_WHAT TO DO_
Quote the whole listing word for word, please.

╭─ DATA PROVIDED

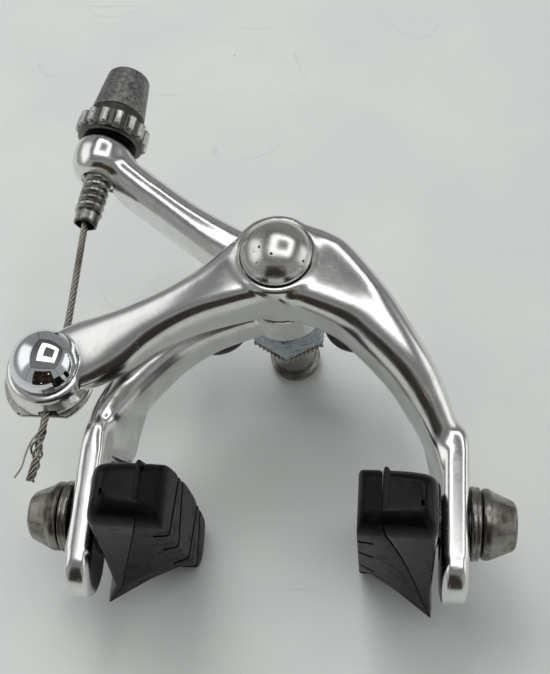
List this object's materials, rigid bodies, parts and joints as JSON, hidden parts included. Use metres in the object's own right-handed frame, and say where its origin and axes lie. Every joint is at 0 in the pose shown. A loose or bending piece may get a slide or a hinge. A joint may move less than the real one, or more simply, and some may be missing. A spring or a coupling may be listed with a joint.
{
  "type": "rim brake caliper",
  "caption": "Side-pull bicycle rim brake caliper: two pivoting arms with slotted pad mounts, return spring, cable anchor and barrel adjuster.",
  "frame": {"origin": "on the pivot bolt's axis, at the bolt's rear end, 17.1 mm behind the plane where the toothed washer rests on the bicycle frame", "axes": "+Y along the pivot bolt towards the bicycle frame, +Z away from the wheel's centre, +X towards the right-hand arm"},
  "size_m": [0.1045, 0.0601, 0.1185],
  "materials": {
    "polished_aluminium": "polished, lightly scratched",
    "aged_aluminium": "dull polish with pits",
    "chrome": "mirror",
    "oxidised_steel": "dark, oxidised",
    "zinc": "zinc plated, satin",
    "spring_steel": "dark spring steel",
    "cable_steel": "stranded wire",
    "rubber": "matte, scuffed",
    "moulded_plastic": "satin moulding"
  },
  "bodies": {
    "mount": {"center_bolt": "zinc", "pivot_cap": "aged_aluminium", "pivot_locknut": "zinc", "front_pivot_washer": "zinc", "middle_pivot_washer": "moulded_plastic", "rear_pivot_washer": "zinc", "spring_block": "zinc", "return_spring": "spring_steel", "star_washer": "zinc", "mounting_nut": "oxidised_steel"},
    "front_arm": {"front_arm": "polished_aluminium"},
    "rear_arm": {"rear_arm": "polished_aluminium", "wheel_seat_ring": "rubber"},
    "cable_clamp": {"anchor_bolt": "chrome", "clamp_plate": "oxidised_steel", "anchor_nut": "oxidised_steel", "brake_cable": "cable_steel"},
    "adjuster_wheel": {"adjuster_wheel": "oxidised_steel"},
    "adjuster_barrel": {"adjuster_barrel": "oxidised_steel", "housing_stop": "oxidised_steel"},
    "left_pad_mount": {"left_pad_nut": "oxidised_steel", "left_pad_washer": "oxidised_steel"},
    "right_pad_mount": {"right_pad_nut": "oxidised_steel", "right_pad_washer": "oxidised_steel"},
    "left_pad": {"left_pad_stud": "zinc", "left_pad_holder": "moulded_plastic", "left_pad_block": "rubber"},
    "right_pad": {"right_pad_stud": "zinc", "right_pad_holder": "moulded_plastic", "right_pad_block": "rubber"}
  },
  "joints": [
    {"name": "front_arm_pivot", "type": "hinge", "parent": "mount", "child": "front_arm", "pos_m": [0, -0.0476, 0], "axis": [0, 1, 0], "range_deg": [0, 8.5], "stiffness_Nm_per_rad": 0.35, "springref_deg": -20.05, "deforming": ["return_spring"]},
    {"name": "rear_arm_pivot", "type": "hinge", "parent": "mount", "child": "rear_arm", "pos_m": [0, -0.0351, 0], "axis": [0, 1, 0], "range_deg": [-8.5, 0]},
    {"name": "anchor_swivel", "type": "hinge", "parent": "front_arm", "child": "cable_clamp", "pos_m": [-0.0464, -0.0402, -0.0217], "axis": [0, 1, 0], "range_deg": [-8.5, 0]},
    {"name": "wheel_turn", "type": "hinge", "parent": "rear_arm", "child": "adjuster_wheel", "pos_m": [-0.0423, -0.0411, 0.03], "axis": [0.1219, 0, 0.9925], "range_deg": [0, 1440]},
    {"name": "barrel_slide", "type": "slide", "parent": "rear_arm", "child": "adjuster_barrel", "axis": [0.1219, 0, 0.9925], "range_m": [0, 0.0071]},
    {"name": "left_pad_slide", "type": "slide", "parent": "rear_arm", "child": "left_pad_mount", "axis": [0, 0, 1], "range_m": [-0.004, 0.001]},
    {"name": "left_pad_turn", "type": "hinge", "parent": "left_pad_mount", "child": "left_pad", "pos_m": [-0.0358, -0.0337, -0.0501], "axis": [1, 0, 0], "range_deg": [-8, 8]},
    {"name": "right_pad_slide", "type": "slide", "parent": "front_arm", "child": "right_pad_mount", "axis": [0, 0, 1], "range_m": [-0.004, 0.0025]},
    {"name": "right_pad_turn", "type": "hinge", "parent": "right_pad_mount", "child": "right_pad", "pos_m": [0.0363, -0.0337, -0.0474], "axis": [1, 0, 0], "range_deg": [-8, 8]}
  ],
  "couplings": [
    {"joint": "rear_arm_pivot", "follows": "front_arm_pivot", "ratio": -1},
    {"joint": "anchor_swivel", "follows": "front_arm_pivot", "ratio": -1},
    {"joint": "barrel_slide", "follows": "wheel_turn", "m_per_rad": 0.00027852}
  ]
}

╰─

_RESULT OF THE EXERCISE_
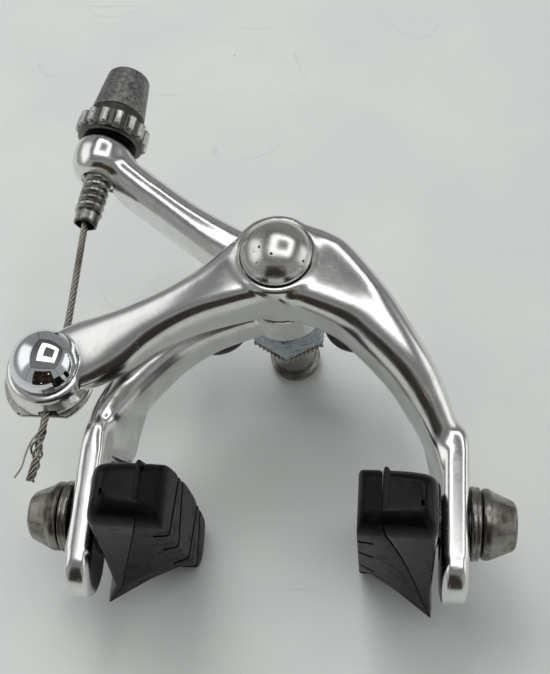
List this object's materials, rigid bodies, parts and joints as JSON, hidden parts included. Use metres in the object's own right-handed frame, and say where its origin and axes lie. Every joint is at 0 in the pose shown. A loose or bending piece may get a slide or a hinge. A joint may move less than the real one, or more simply, and some may be missing. A spring or a coupling may be listed with a joint.
{
  "type": "rim brake caliper",
  "caption": "Side-pull bicycle rim brake caliper: two pivoting arms with slotted pad mounts, return spring, cable anchor and barrel adjuster.",
  "frame": {"origin": "on the pivot bolt's axis, at the bolt's rear end, 17.1 mm behind the plane where the toothed washer rests on the bicycle frame", "axes": "+Y along the pivot bolt towards the bicycle frame, +Z away from the wheel's centre, +X towards the right-hand arm"},
  "size_m": [0.1045, 0.0601, 0.1185],
  "materials": {
    "polished_aluminium": "polished, lightly scratched",
    "aged_aluminium": "dull polish with pits",
    "chrome": "mirror",
    "oxidised_steel": "dark, oxidised",
    "zinc": "zinc plated, satin",
    "spring_steel": "dark spring steel",
    "cable_steel": "stranded wire",
    "rubber": "matte, scuffed",
    "moulded_plastic": "satin moulding"
  },
  "bodies": {
    "mount": {"center_bolt": "zinc", "pivot_cap": "aged_aluminium", "pivot_locknut": "zinc", "front_pivot_washer": "zinc", "middle_pivot_washer": "moulded_plastic", "rear_pivot_washer": "zinc", "spring_block": "zinc", "return_spring": "spring_steel", "star_washer": "zinc", "mounting_nut": "oxidised_steel"},
    "front_arm": {"front_arm": "polished_aluminium"},
    "rear_arm": {"rear_arm": "polished_aluminium", "wheel_seat_ring": "rubber"},
    "cable_clamp": {"anchor_bolt": "chrome", "clamp_plate": "oxidised_steel", "anchor_nut": "oxidised_steel", "brake_cable": "cable_steel"},
    "adjuster_wheel": {"adjuster_wheel": "oxidised_steel"},
    "adjuster_barrel": {"adjuster_barrel": "oxidised_steel", "housing_stop": "oxidised_steel"},
    "left_pad_mount": {"left_pad_nut": "oxidised_steel", "left_pad_washer": "oxidised_steel"},
    "right_pad_mount": {"right_pad_nut": "oxidised_steel", "right_pad_washer": "oxidised_steel"},
    "left_pad": {"left_pad_stud": "zinc", "left_pad_holder": "moulded_plastic", "left_pad_block": "rubber"},
    "right_pad": {"right_pad_stud": "zinc", "right_pad_holder": "moulded_plastic", "right_pad_block": "rubber"}
  },
  "joints": [
    {"name": "front_arm_pivot", "type": "hinge", "parent": "mount", "child": "front_arm", "pos_m": [0, -0.0476, 0], "axis": [0, 1, 0], "range_deg": [0, 8.5], "stiffness_Nm_per_rad": 0.35, "springref_deg": -20.05, "deforming": ["return_spring"]},
    {"name": "rear_arm_pivot", "type": "hinge", "parent": "mount", "child": "rear_arm", "pos_m": [0, -0.0351, 0], "axis": [0, 1, 0], "range_deg": [-8.5, 0]},
    {"name": "anchor_swivel", "type": "hinge", "parent": "front_arm", "child": "cable_clamp", "pos_m": [-0.0464, -0.0402, -0.0217], "axis": [0, 1, 0], "range_deg": [-8.5, 0]},
    {"name": "wheel_turn", "type": "hinge", "parent": "rear_arm", "child": "adjuster_wheel", "pos_m": [-0.0423, -0.0411, 0.03], "axis": [0.1219, 0, 0.9925], "range_deg": [0, 1440]},
    {"name": "barrel_slide", "type": "slide", "parent": "rear_arm", "child": "adjuster_barrel", "axis": [0.1219, 0, 0.9925], "range_m": [0, 0.0071]},
    {"name": "left_pad_slide", "type": "slide", "parent": "rear_arm", "child": "left_pad_mount", "axis": [0, 0, 1], "range_m": [-0.004, 0.001]},
    {"name": "left_pad_turn", "type": "hinge", "parent": "left_pad_mount", "child": "left_pad", "pos_m": [-0.0358, -0.0337, -0.0501], "axis": [1, 0, 0], "range_deg": [-8, 8]},
    {"name": "right_pad_slide", "type": "slide", "parent": "front_arm", "child": "right_pad_mount", "axis": [0, 0, 1], "range_m": [-0.004, 0.0025]},
    {"name": "right_pad_turn", "type": "hinge", "parent": "right_pad_mount", "child": "right_pad", "pos_m": [0.0363, -0.0337, -0.0474], "axis": [1, 0, 0], "range_deg": [-8, 8]}
  ],
  "couplings": [
    {"joint": "rear_arm_pivot", "follows": "front_arm_pivot", "ratio": -1},
    {"joint": "anchor_swivel", "follows": "front_arm_pivot", "ratio": -1},
    {"joint": "barrel_slide", "follows": "wheel_turn", "m_per_rad": 0.00027852}
  ]
}